Until now, they were ruining the season.
Cable said in August he thought this line that began the season with starters in three new positions could be the most athletic and potentially best one he’s had in five Seattle seasons. Eyes rolled. Center Drew Nowak — the first choice to replace Max Unger after the team traded the two-time Pro Bowl center to New Orleans for tight end Jimmy Graham — was a college defensive tackle. Nowak had zero NFL starts. New starting left guard Justin Britt was the inconsistent starting right tackle last season as a rookie. Gilliam, the new right tackle, was a tight end for three seasons at Penn State.
Starting with September’s opener in St. Louis deep into October, defenses blitzed Seattle’s new line incessantly — and rarely with much resistance. Wilson got sacked 31 times in seven games. Seattle was 3-4.
“Early in the year we would target, target — and then on the other side this guy was coming free,” Cable said. “You look at it and go, ‘Wait a minute. We aren’t on the same page.”
Critics blamed the Seahawks’ entire philosophy of how they have put together offensive lines recently: Signing undrafted free agents or, in the case of their center, those waived by other teams or were on others’ practice squads.
It seemed like an experiment, cobbling together a line out of minimum-salary players. And it seemed to be failing.
Yet Cable kept saying he was seeing progress.
“Yeah,” he said Sunday with a grin, “but nobody believes that.
“Every day you look at little things that are happening and you see them put that together and put that together, and pretty soon it starts to grow.
“It’s pretty cool.”
As Cable kept preaching patience and progress, head coach Pete Carroll says now he kept believing.

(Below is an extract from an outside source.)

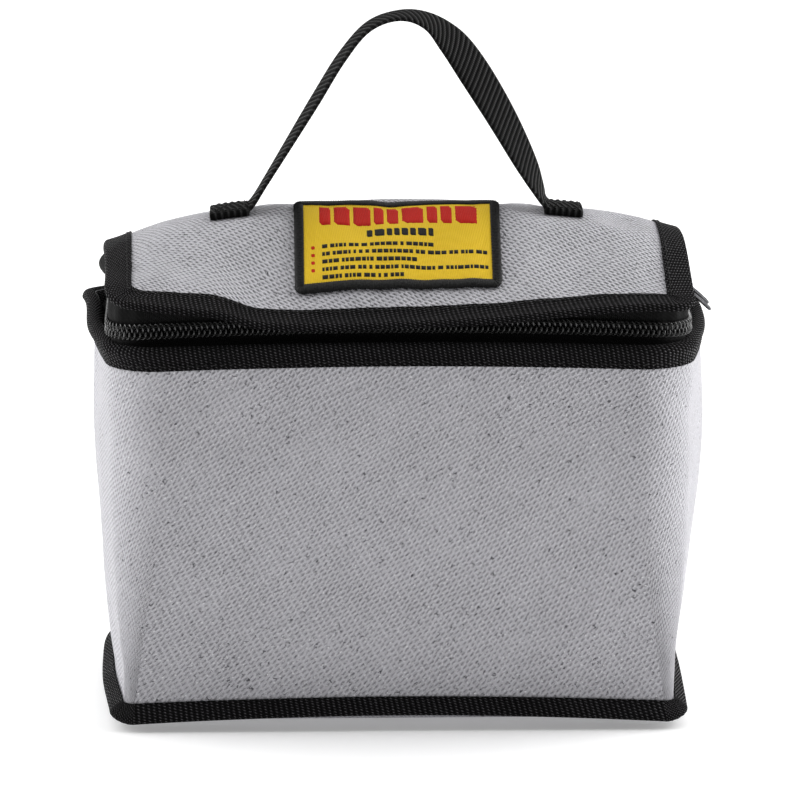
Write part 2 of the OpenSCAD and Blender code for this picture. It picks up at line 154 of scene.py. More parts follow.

Carroll trusted his veteran assistant would turn these blockers with mostly scant experience into a serviceable and perhaps even excelling line.
It was a fulcrum of faith upon which Seattle’s entire season tipped.
“When given the opportunity to connect with Tom to get him to come here (in January 2011, after two seasons as head coach of the Oakland Raiders), it was because my draw to Tom was his commitment and his background in the zone-running game,” Carroll said. “I knew what his history was and how he grew up with the coaches that mentored him, and I’ve watched him coach on the practice field and saw the results of the years that he’s had in the past. All the variety of things that he’s done demonstrated to me a great commitment. So my job was to put him in a position where he could be really successful, I thought.
“Because to me it’s so important that we know who we are and what we are in all phases of our game. And in the running game in particular I think it’s huge.
“So I have absolute trust.”
Carroll and Cable, a 27-year veteran of college and NFL line coaching starting at Idaho in 1987, game plan each week many of the plays coordinator Darrell Bevell calls. Cable has the title of assistant head coach, but he essentially is the running-game coordinator.
“We do a lot of stuff together in this,” Carroll said. “That’s one of my favorite parts of coaching on our team is the stuff that Tom and I get to do together, and decide how we’re going with the trends and the changes, and how we want to adjust and stuff like that. But he has absolutely my trust in anything.”
After these last three games, Cable looks like a sage. He replaced Nowak with Patrick Lewis at center after five games. Lewis, Britt, Gilliam, left tackle Russell Okung and right guard J.R. Sweezy are suddenly as big a reason the Seahawks are showing signs of another late-season rampage as they were for the 2-4 and 4-5 starts.
The line that couldn’t sustain drives has been 24 for 40 (60 percent) converting third downs. The line that couldn’t drive defenders into the end zone is doing that now — literally; Seattle has scored eight times in 10 red-zone trips.
On second-and-goal from the Vikings 4 last weekend, away from the cut left by rookie runner Thomas Rawls, Sweezy drove Vikings leading tackler Chad Greenway 5 yards, across the goal line, and put the linebacker on his back in the end zone.
Since Lewis has replaced Nowak, Cable explained, Seattle’s had the right blockers on the right defenders. Plus, Wilson has quickly gotten the pass off to the area from where blitzes have come.
As is his way, Cable doesn’t profess much personal satisfaction in his linemen’s improvement.
“I always care about the players. So to me, for them, I’m happy for the guys,” he said. “I’ve been through this a million times. For them, I’m pleased, because they are doing it.”
Finally.
Asked if his trust wavered at all during the darkness of 0-2, 2-4 and 4-5 this season, Carroll shook his head.
“No, no,” the head man said. “We had to fix what was going on in the protection game. We had to fix that and we had to help ourselves some. We thought we might come along a little faster than we did, so we made some moves and some decisions that helped us that basically had to do with making sure that the ball was out of the quarterback’s hand, and to help those guys get settled in. And they’ve done a great job of adjusting to that.
“It’s been a big, big change for us. … It’s probably the single most significant change that’s happened during the course of the year.”